• [Requirements]
Reproduce each line exactly. Skip none.

• [Provided data]
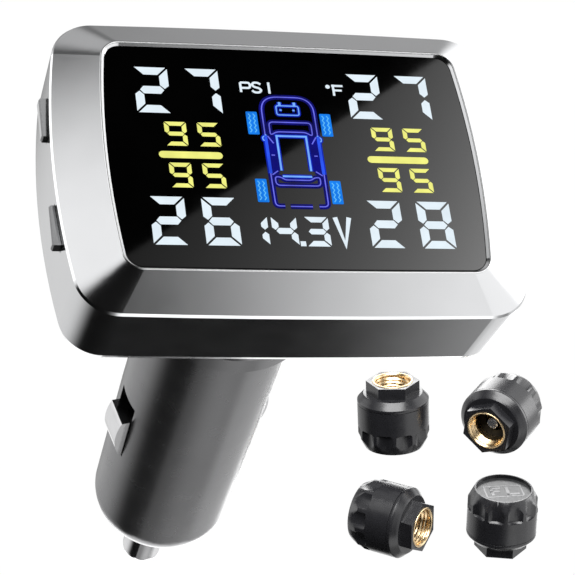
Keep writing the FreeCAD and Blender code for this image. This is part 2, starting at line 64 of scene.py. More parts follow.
RECLINE = math.radians(27.5)
HINGE_TO_SCREEN = (-3.0, 27.2)        # up the screen, and out of it
INK_HEIGHT = 0.03
GLOW_HEIGHT = 0.015

# left, bottom, text, digit width, digit height, stroke, pitch, material
DIGITS = (
    (-19.45, 6.1, "27", 4.4, 6.78, 1.12, 6.53, "lit_white"),
    (8.27, 6.1, "27", 4.4, 6.78, 1.12, 6.53, "lit_white"),
    (-19.35, -12.87, "26", 4.4, 6.8, 1.12, 6.55, "lit_white"),
    (8.27, -12.87, "28", 4.4, 6.8, 1.12, 6.55, "lit_white"),
    (-16.3, 1.32, "95", 2.8, 3.5, 0.58, 4.2, "lit_yellow"),
    (-16.3, -4.72, "95", 2.8, 3.55, 0.58, 4.2, "lit_yellow"),
    (10.6, 1.32, "95", 2.8, 3.5, 0.58, 4.2, "lit_yellow"),
    (10.6, -4.75, "95", 2.8, 3.55, 0.58, 4.2, "lit_yellow"),
    (-7.9, -12.75, "1", 3.1, 4.15, 0.85, 0.0, "lit_white"),
    (-4.3, -12.75, "4", 3.2, 4.15, 0.85, 0.0, "lit_white"),
    (-0.15, -12.8, "3", 3.15, 4.2, 0.78, 0.0, "lit_white"),
)
SEGMENTS_ON = {
    "1": "bc", "2": "abged", "3": "abgcd", "4": "fgbc", "5": "afgcd",
    "6": "afgedc", "7": "abc", "8": "abcdefg", "9": "abfgcd",
}
YELLOW_BARS = ((-17.4, -9.3, 0.0), (9.5, 17.6, 0.02))
YELLOW_BAR_T = 1.0
SEGMENT_GAP = 0.17                    # between segments, as a share of the stroke
LETTER_LINE = 0.31
VOLT_LINE = 0.62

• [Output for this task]
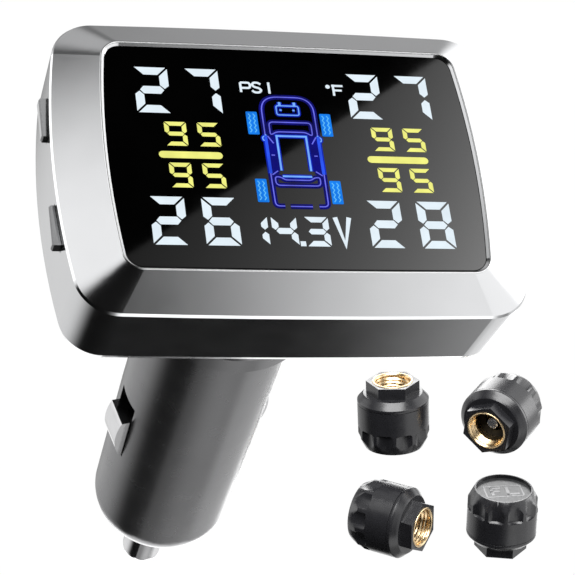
Keep writing the FreeCAD and Blender code for this image. This is part 2, starting at line 64 of scene.py. More parts follow.
RECLINE = math.radians(27.5)
HINGE_TO_SCREEN = (-3.0, 27.2)        # up the screen, and out of it
INK_HEIGHT = 0.03
GLOW_HEIGHT = 0.015

# left, bottom, text, digit width, digit height, stroke, pitch, material
DIGITS = (
    (-19.45, 6.1, "27", 4.4, 6.78, 1.12, 6.53, "lit_white"),
    (8.27, 6.1, "27", 4.4, 6.78, 1.12, 6.53, "lit_white"),
    (-19.35, -12.87, "26", 4.4, 6.8, 1.12, 6.55, "lit_white"),
    (8.27, -12.87, "28", 4.4, 6.8, 1.12, 6.55, "lit_white"),
    (-16.3, 1.32, "95", 2.8, 3.5, 0.58, 4.2, "lit_yellow"),
    (-16.3, -4.72, "95", 2.8, 3.55, 0.58, 4.2, "lit_yellow"),
    (10.6, 1.32, "95", 2.8, 3.5, 0.58, 4.2, "lit_yellow"),
    (10.6, -4.75, "95", 2.8, 3.55, 0.58, 4.2, "lit_yellow"),
    (-7.9, -12.75, "1", 3.1, 4.15, 0.85, 0.0, "lit_white"),
    (-4.3, -12.75, "4", 3.2, 4.15, 0.85, 0.0, "lit_white"),
    (-0.15, -12.8, "3", 3.15, 4.2, 0.78, 0.0, "lit_white"),
)
SEGMENTS_ON = {
    "1": "bc", "2": "abged", "3": "abgcd", "4": "fgbc", "5": "afgcd",
    "6": "afgedc", "7": "abc", "8": "abcdefg", "9": "abfgcd",
}
YELLOW_BARS = ((-17.4, -9.3, 0.0), (9.5, 17.6, 0.02))
YELLOW_BAR_T = 1.0
SEGMENT_GAP = 0.17                    # between segments, as a share of the stroke
LETTER_LINE = 0.31
VOLT_LINE = 0.62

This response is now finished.